Question: Chapter 10 (Part 1) : PAYBACK PERIOD and DISCOUNTED PAYBACK PERIOD 10-1 The Tiger Co. is considering an expansion of its product line and has

Chapter 10 (Part 1): PAYBACK PERIOD and DISCOUNTED PAYBACK PERIOD

10-1

  • The Tiger Co. is considering an expansion of its product line and has estimated the following cash flows associated with such an expansion.
  • The initial cash outflow would be $1,950,000 and the project would generate cash inflows of $450,000 per year for 6 years.
  • The required rate of return is 9%.
  1. Calculate the projects Payback Period. Should the project be accepted or rejected? Explain.
  2. Calculate the projects Discounted Payback Period. Should the project be accepted or rejected? Explain.

10-2

  • The Elephant Co. is considering a project with initial cash outlay of $80,000 and expected cash flows of $20,000 at the end of each year for 6 years.
  • The required rate of return for this project is 10%.
  1. Calculate the projects Payback Period.
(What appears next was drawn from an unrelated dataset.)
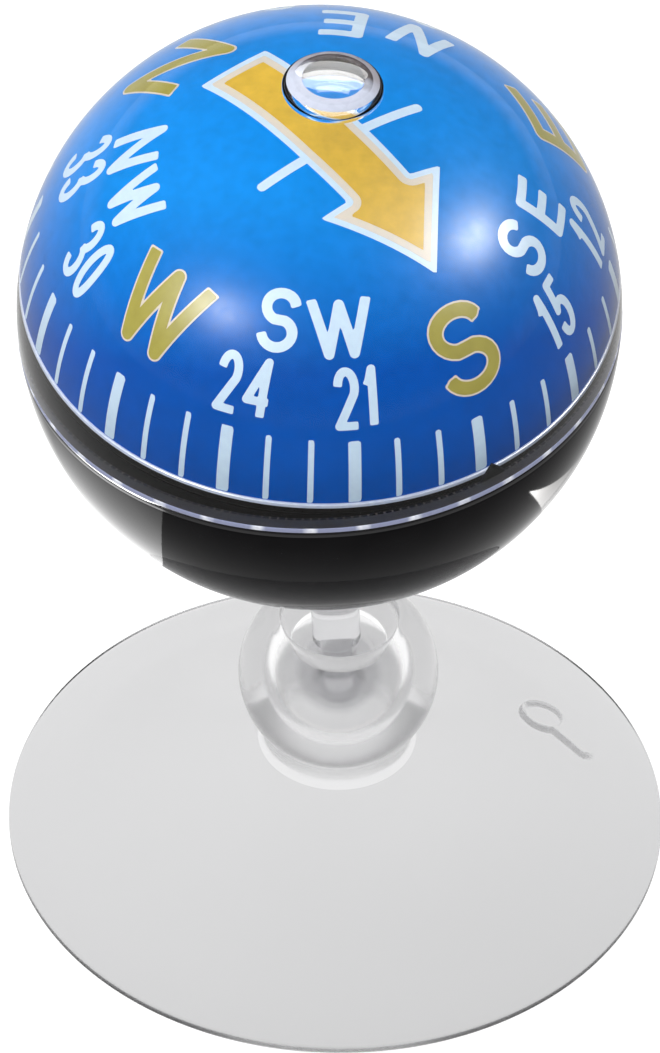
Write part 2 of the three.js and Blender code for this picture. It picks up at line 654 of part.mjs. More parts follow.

Should the project be accepted or rejected? Explain.
  2. Calculate the projects Discounted Payback Period. Should the project be accepted or rejected? Explain.

10-3

  • The Lion Co. is considering two independent projects: A and B.
  • The required rate of return on both projects is 11%.
  • The expected annual cash inflows from each project are as follows:

Project A

Project B

Initial outlay, Year 0

-$50,000

-$70,000

Inflow, Year 1

$12,000

$13,000

Inflow, Year 2

$12,000

$13,000

Inflow, Year 3

$12,000

$13,000

Inflow, Year 4

$12,000

$13,000

Inflow, Year 5

$12,000

$13,000

Inflow, Year 6

$12,000

$13,000

  1. Calculate the Payback Period for each project. Which project(s) should be accepted? Explain.
  • Project A:
  • Project B:
  1. Calculate the Discounted Payback Period for each project. Which project(s) should be accepted? Explain.
  • Project A:
  • Project B:

10-4

  • The Fox Co. is considering three projects: A, B and C.

Project A

Project B

Project C

Initial outlay, Year 0

-$1,000

-$10,000

-$5,000

Inflow, Year 1

$600

$5,000

$1,000

Inflow, Year 2

$300

$3,000

$1,000

Inflow, Year 3

$200

$3,000

$2,000

Inflow, Year 4

$100

$3,000

$2,000

Inflow, Year 5

$500

$3,000

$2,000

  1. Calculate the Payback Period for each project.
  • Project A:
  • Project B:
  • Project C:
  1. If these projects are independent, and you require a 3-year payback before an investment can be accepted, which project(s) will you go ahead with? Explain.
  2. If these projects are mutually exclusive, and you require a 3-year payback before an investment can be accepted, which project(s) will you go ahead with? Explain.